----- DATA SEGMENT -----

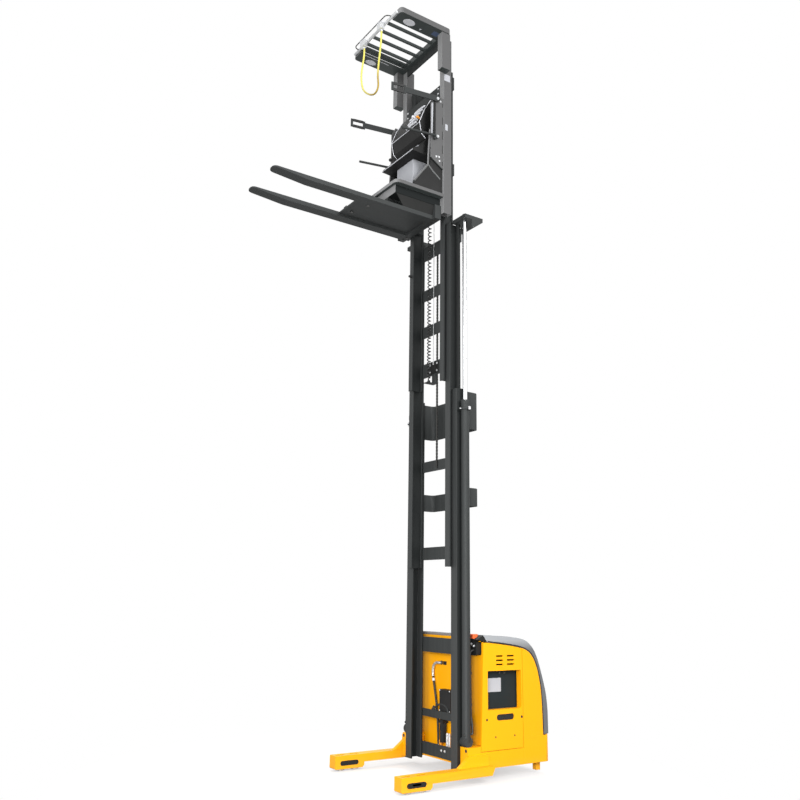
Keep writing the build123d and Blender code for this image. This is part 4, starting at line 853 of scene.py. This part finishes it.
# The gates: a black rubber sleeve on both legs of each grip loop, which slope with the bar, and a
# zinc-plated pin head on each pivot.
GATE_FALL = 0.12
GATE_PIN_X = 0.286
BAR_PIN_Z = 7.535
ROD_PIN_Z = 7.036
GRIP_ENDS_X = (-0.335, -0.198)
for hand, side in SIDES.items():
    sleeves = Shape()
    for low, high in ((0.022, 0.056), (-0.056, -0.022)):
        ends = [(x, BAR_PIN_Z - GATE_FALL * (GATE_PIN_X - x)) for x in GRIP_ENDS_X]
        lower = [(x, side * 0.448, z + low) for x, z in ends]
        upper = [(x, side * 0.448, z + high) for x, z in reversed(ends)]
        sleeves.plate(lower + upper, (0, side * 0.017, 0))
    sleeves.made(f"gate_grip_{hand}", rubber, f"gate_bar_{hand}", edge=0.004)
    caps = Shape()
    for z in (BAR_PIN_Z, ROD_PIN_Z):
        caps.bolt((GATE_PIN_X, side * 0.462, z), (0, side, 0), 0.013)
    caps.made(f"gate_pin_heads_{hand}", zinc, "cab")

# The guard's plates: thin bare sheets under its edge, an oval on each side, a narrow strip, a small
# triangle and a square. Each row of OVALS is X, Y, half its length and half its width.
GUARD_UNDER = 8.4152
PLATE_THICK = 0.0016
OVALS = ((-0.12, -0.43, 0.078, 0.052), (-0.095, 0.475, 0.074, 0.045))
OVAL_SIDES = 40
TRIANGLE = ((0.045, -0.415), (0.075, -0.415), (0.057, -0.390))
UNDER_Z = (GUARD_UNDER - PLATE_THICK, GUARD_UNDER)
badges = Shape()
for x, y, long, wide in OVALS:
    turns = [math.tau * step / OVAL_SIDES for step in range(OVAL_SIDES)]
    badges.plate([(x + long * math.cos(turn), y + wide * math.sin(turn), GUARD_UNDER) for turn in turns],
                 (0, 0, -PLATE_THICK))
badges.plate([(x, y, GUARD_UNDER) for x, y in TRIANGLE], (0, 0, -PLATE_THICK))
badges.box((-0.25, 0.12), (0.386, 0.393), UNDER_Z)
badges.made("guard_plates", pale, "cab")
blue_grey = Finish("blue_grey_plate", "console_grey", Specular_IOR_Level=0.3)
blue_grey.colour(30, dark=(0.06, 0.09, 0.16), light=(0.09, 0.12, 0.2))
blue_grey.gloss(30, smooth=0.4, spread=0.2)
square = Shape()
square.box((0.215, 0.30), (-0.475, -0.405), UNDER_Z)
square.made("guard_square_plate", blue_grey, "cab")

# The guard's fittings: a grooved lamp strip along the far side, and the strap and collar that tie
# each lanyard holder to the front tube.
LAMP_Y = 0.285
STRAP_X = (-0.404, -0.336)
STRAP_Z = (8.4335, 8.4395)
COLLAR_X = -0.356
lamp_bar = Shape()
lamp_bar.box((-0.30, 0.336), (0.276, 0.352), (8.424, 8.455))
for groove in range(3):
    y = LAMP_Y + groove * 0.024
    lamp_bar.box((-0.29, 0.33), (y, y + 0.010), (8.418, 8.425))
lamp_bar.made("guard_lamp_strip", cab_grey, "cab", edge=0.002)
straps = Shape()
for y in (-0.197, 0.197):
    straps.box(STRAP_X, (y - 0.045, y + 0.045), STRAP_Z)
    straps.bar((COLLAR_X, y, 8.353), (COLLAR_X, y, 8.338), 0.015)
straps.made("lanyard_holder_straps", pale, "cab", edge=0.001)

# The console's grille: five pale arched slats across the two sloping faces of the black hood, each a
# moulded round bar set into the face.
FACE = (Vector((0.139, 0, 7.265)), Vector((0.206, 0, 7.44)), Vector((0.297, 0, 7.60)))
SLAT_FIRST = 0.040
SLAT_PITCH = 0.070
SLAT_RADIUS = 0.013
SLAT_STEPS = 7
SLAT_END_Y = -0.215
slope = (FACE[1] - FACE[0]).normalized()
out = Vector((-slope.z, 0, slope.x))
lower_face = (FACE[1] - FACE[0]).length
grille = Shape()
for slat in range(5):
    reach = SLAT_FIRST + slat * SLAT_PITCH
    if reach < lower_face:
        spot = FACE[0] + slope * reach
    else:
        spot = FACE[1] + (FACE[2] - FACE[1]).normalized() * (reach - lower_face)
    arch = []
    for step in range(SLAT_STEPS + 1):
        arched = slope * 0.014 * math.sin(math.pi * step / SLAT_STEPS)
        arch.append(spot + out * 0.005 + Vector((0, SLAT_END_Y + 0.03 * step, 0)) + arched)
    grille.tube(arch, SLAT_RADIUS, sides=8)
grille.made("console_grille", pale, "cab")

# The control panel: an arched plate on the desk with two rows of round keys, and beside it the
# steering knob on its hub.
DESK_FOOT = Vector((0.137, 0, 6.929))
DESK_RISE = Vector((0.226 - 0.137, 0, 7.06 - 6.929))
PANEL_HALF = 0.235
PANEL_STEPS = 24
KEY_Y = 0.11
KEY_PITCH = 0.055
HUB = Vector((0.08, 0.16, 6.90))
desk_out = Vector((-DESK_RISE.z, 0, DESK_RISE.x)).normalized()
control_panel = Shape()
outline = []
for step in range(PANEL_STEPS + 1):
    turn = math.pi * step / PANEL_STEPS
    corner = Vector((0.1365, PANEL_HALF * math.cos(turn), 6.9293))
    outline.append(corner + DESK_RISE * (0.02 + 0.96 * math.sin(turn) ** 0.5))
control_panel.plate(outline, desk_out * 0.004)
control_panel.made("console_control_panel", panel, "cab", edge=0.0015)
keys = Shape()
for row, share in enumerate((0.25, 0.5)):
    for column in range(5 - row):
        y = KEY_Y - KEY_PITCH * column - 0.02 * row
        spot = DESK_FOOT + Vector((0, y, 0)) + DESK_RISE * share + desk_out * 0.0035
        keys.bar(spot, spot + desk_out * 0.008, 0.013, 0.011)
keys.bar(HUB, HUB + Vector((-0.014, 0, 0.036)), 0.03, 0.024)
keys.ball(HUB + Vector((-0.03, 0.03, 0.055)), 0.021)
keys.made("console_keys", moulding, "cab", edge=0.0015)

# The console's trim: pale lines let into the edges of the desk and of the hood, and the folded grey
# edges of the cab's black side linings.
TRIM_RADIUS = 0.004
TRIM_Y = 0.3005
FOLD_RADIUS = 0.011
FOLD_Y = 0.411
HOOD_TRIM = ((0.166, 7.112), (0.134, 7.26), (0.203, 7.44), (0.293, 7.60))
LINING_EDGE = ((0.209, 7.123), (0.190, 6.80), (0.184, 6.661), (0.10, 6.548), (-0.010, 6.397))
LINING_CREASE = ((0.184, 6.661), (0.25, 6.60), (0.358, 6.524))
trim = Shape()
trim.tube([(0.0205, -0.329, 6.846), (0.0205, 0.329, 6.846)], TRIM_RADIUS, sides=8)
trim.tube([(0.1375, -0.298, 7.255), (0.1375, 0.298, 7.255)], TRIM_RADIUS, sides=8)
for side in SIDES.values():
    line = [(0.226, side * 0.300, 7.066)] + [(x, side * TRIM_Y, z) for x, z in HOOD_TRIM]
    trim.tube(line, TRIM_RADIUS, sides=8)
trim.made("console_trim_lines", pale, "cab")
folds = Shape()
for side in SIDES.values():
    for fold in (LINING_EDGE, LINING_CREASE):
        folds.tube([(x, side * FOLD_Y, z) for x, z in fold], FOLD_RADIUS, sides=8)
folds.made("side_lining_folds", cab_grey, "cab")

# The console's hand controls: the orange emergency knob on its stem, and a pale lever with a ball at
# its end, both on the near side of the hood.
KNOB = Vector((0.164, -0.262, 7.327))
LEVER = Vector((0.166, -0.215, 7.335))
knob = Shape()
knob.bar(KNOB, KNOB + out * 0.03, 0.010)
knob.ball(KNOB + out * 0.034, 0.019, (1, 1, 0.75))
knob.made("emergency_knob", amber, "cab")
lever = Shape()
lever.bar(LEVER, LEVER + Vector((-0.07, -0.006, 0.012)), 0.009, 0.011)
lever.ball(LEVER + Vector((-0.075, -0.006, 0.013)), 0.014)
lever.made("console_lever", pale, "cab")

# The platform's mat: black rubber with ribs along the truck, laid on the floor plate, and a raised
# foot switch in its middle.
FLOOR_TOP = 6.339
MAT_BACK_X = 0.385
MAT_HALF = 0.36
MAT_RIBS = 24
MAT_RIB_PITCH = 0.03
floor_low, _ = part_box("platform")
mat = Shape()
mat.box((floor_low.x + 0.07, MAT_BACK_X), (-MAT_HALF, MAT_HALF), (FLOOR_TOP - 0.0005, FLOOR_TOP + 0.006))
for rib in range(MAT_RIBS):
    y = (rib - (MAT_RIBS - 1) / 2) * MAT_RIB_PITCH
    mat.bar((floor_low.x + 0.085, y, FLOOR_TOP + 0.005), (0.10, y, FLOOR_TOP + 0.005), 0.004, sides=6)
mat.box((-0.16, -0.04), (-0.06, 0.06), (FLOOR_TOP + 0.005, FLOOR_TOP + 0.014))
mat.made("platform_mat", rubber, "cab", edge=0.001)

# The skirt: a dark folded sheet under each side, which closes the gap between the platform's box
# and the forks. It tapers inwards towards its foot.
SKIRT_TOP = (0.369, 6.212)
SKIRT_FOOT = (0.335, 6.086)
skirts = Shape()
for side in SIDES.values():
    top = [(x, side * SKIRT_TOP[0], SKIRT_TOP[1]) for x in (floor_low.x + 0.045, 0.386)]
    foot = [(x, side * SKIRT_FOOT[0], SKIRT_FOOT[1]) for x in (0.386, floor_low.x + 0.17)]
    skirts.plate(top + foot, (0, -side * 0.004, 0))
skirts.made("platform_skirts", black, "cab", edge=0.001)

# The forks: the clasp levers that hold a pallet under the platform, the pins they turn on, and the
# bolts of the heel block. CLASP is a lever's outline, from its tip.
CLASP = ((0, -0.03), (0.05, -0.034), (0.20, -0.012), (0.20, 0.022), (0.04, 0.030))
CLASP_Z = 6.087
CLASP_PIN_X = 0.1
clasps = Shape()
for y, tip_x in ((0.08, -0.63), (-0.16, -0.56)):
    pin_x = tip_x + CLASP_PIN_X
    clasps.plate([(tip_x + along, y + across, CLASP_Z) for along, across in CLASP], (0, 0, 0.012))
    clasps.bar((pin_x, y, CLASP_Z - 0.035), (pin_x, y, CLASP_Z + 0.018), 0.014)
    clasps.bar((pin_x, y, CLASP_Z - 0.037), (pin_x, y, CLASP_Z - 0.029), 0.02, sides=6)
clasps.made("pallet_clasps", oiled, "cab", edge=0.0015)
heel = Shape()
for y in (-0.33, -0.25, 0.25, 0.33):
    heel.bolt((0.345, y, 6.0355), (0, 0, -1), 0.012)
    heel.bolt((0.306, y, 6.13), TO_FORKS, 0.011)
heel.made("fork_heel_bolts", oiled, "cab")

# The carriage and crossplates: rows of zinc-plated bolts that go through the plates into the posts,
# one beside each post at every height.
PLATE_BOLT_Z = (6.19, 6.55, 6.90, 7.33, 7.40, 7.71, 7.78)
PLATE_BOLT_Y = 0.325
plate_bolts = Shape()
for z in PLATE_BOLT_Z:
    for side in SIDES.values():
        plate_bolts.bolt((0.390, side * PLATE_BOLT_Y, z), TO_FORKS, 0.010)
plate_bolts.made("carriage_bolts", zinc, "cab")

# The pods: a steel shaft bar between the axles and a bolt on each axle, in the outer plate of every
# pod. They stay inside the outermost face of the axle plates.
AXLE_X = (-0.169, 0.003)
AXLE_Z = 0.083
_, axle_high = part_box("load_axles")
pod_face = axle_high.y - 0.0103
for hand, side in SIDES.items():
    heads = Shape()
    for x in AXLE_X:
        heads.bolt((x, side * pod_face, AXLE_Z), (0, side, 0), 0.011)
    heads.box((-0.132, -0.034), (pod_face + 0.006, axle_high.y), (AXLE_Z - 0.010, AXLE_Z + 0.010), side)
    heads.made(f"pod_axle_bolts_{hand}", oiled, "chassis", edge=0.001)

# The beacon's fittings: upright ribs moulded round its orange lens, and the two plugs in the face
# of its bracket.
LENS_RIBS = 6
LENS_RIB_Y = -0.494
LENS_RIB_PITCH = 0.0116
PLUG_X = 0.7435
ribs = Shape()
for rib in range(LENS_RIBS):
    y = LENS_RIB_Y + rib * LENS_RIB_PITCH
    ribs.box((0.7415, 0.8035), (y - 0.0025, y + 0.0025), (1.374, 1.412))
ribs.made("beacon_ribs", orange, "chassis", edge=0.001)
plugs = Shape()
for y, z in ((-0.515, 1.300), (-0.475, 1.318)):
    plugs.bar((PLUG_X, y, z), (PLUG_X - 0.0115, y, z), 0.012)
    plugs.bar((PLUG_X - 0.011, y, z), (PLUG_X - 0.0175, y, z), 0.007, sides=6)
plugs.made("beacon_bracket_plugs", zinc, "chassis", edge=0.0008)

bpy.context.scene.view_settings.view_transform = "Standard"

-----

TO DO => Return all lines with the word "scene" in them.

RESPONSE FOR THIS EXERCISE =>
Keep writing the build123d and Blender code for this image. This is part 4, starting at line 853 of scene.py. This part finishes it.
bpy.context.scene.view_settings.view_transform = "Standard"